Revenue equivalence theorem—another Nobel-winning insight—shows that under certain conditions, all standard auctions generate the same expected revenue for sellers. The difference lies in who bears risk. English and Vickrey auctions place risk on sellers (final prices depend on the second-highest valuation). First-price auctions shift risk to buyers (they must estimate competitors' bids). Risk-averse sellers prefer first-price formats; risk-averse buyers prefer ascending or second-price mechanisms.

Takeaway

Match your strategy to the mechanism. The same valuation demands different bids under different rules—truthful in Vickrey, shaded in first-price, flexible in English.

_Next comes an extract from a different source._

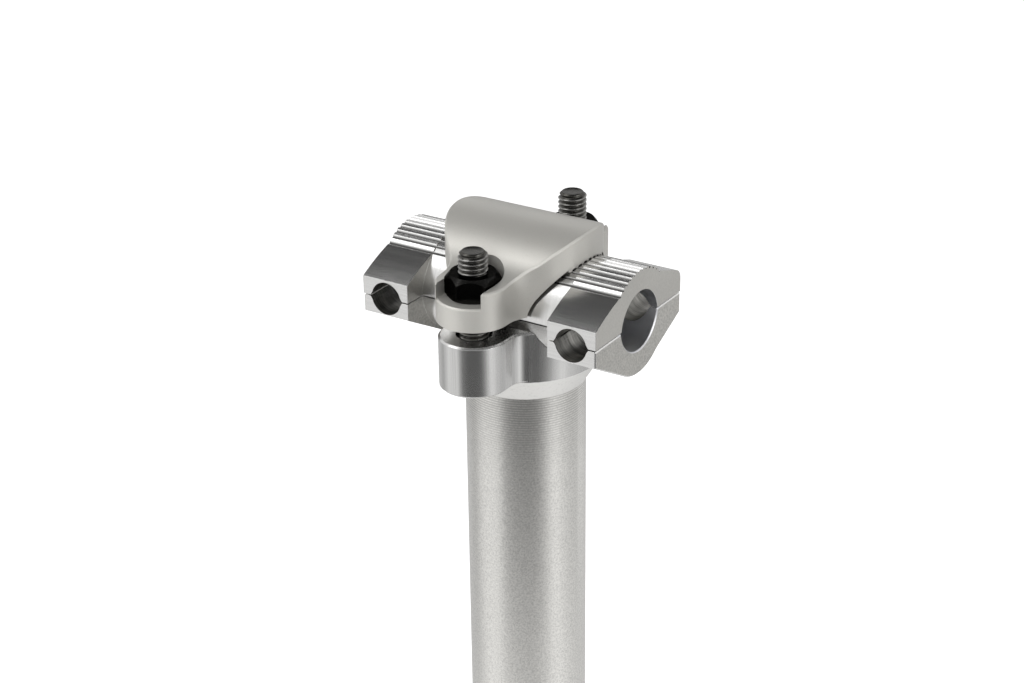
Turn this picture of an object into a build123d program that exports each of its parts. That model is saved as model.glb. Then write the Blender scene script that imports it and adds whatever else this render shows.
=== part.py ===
"""Bicycle seatpost with a two-bolt rail clamp.

The forged post carries a round head with two ears. A cradle across the head holds the lower
clamp half, the saddle rails lie in grooves between the two halves, and a yoke with teeth
underneath presses the upper half down. Two bolts come up through the ears, pass the tongues
of the yoke and end in nuts that sit in milled pockets.

Millimetres. The origin is the middle of the post's lower end, +Z is up the post, X runs
across the two rails and -Y is the front.
"""
import os
from math import acos, atan2, cos, degrees, radians, sin, sqrt, tan

from build123d import *

os.makedirs("parts", exist_ok=True)

# Post: a tube and its head, forged and turned in one piece
post_length = 300.0       # lower end to the middle of the rails
tube_diameter = 25.4
tube_wall = 2.3
turned_end = 18.85        # the turned tube stops this far under the rails
forged_step = 0.25        # the forged shoulder stands this much proud of the turned tube
bore_crown = 6.0          # solid metal between the bore's end and the turned end
bore_point = 59.0         # degrees, half the angle of the bore's conical end
end_chamfer = 0.5

# Head of the post
head_diameter = 32.4
head_top = 2.3            # flat top of the head, below the rails
head_height = 11.05
ear_width = 14.6
ear_fillet = 4.0
head_chamfer = 0.4
head_bottom_chamfer = 0.4
cradle_clearance = 0.05   # between the lower half's barrel and the cradle

# Bolts and nuts, M6
bolt_clearance = 5.6      # the bolts stand this much further apart than the head is wide
bolt_diameter = 6.0
bolt_length = 22.0
bolt_head_diameter = 10.0
bolt_head_height = 6.0
bolt_key = 5.0            # across the flats of the socket
bolt_key_depth = 3.0
bolt_tip_chamfer = 0.8
bolt_head_chamfer = 0.6
ear_hole_diameter = 7.5
counterbore_play = 0.6    # between a bolt head and its counterbore, on the diameter
counterbore_depth = 7.0
nut_flats = 10.0
nut_height = 5.0
nut_play = 0.1            # between the nut and the bolt, on the diameter
nut_turn = -2.4           # degrees, how far each nut sits turned in its pocket
nut_top_diameter = 9.3    # flat top inside the turned cone
nut_top_slope = 50.0      # degrees
nut_foot_slope = 30.0

# Rail clamp
clamp_offset = -1.0       # the clamp's middle, along Y from the post's axis
rail_spacing = 44.0
rail_groove_diameter = 7.1
groove_flare = 0.45       # the groove widens this much at each edge of the split
groove_flare_height = 0.9
split_gap = 0.3
clamp_width = 55.3        # across the rails
clamp_front = 17.3        # noses ahead of the clamp's middle
clamp_rear = 16.9
barrel_diameter = 24.5    # the turned middle part of both halves
barrel_shift = 1.5        # the lower barrel is centred this far above the rails, the upper one below
barrel_width = 33.2
cross_hole_diameter = 14.8
cross_hole_split = 2.0    # the two halves of the cross hole are bored this far apart
edge_break = 0.25         # small chamfer round each end face

# Upper half of the clamp
upper_nose_height = 4.0
upper_slope_rise = 6.0    # height of the front slope, midway up it
upper_slope_reach = 13.2
upper_rear_height = 4.8
upper_rear_fillet = 2.4
tooth_arc_radius = 12.45  # centred with the upper barrel
tooth_count = 12
tooth_pitch = 7.2         # degrees
tooth_depth = 0.45

# Lower half of the clamp
lower_nose_height = 3.7
lower_rear_height = 4.5
lower_belly_radius = 11.6
lower_rear_start = 7.2    # where the rear slope leaves the belly
lower_rear_fillet = 6.0

# Yoke
yoke_crest = 16.9         # heights above the rails
yoke_land = 9.4           # flat over the front tongue
yoke_land_rear = 7.4
yoke_seat = 6.2           # floor of the front pocket
yoke_seat_rear = 4.6
yoke_bottom = 1.2
tongue_width = 15.2
tongue_fillet = 7.0
crest_radius = 18.0
hollow_radius = 12.4      # between the crest and each land
pocket_width = 10.6
pocket_reach = 1.6        # the pocket's round end is centred this far behind the bolt
yoke_hole_diameter = 6.6
yoke_arch_gap = 0.55      # between the yoke's smooth arch and the tips of the clamp's teeth
yoke_tooth_count = 8      # fewer than on the clamp, so that the yoke can rock
yoke_tooth_gap = 0.12
yoke_chamfer = 0.35

# Worked out from the above
bolt_spacing = head_diameter + bolt_clearance
tube_radius = tube_diameter / 2
bore_radius = tube_radius - tube_wall
barrel_radius = barrel_diameter / 2
yoke_diameter = head_diameter
rail_z = post_length
turned_end_z = rail_z - turned_end
head_top_z = rail_z - head_top
head_bottom_z = head_top_z - head_height
shoulder_radius = tube_radius + forged_step
bore_top_z = turned_end_z - bore_crown
bolt_seat_z = head_bottom_z + counterbore_depth
nut_seat_z = rail_z + yoke_seat
nut_seat_rear_z = rail_z + yoke_seat_rear
bolt_y = bolt_spacing / 2
half_gap = split_gap / 2
lower_rear_z = -sqrt(lower_belly_radius**2 - lower_rear_start**2)
nose_distance = sqrt(clamp_front**2 + lower_nose_height**2)
touch_angle = atan2(lower_nose_height, clamp_front) + acos(lower_belly_radius / nose_distance)
belly_touch = (-lower_belly_radius * cos(touch_angle), -lower_belly_radius * sin(touch_angle))
groove_radius = rail_groove_diameter / 2
flare_inner = sqrt(groove_radius**2 - groove_flare_height**2)
tooth_half_width = degrees(tooth_depth / tooth_arc_radius)
tooth_end = radians((yoke_tooth_count - 1) / 2 * tooth_pitch + tooth_half_width)
tooth_reach = (tooth_arc_radius + yoke_tooth_gap) * sin(tooth_end)
crest_centre = yoke_crest - crest_radius
crest_reach = crest_radius + hollow_radius
yoke_arch_radius = tooth_arc_radius + yoke_arch_gap
nut_corner = nut_flats / 2 / cos(radians(30))
nut_top_cone = (nut_corner - nut_top_diameter / 2) * tan(radians(nut_top_slope))
nut_foot_cone = (nut_corner - nut_flats / 2) * tan(radians(nut_foot_slope))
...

Auctions reveal a profound truth about market design: rules shape outcomes as much as underlying valuations do. The same participants with identical preferences will behave differently—and generate different results—depending on how the auction is structured. This makes mechanism selection a strategic lever, not an administrative detail.

For buyers, the core lesson is recognizing which game you're playing. Truthful bidding works beautifully in second-price formats but leaves money on the table in first-price competitions. The winner's curse lurks wherever common values meet competitive bidding.

For sellers and designers, the insight runs deeper. Auctions aren't just price-discovery tools—they're information-extraction machines. The right mechanism makes truthful revelation strategically optimal, turning private knowledge into efficient allocation. Understanding this transforms auctions from mysterious rituals into transparent strategic environments.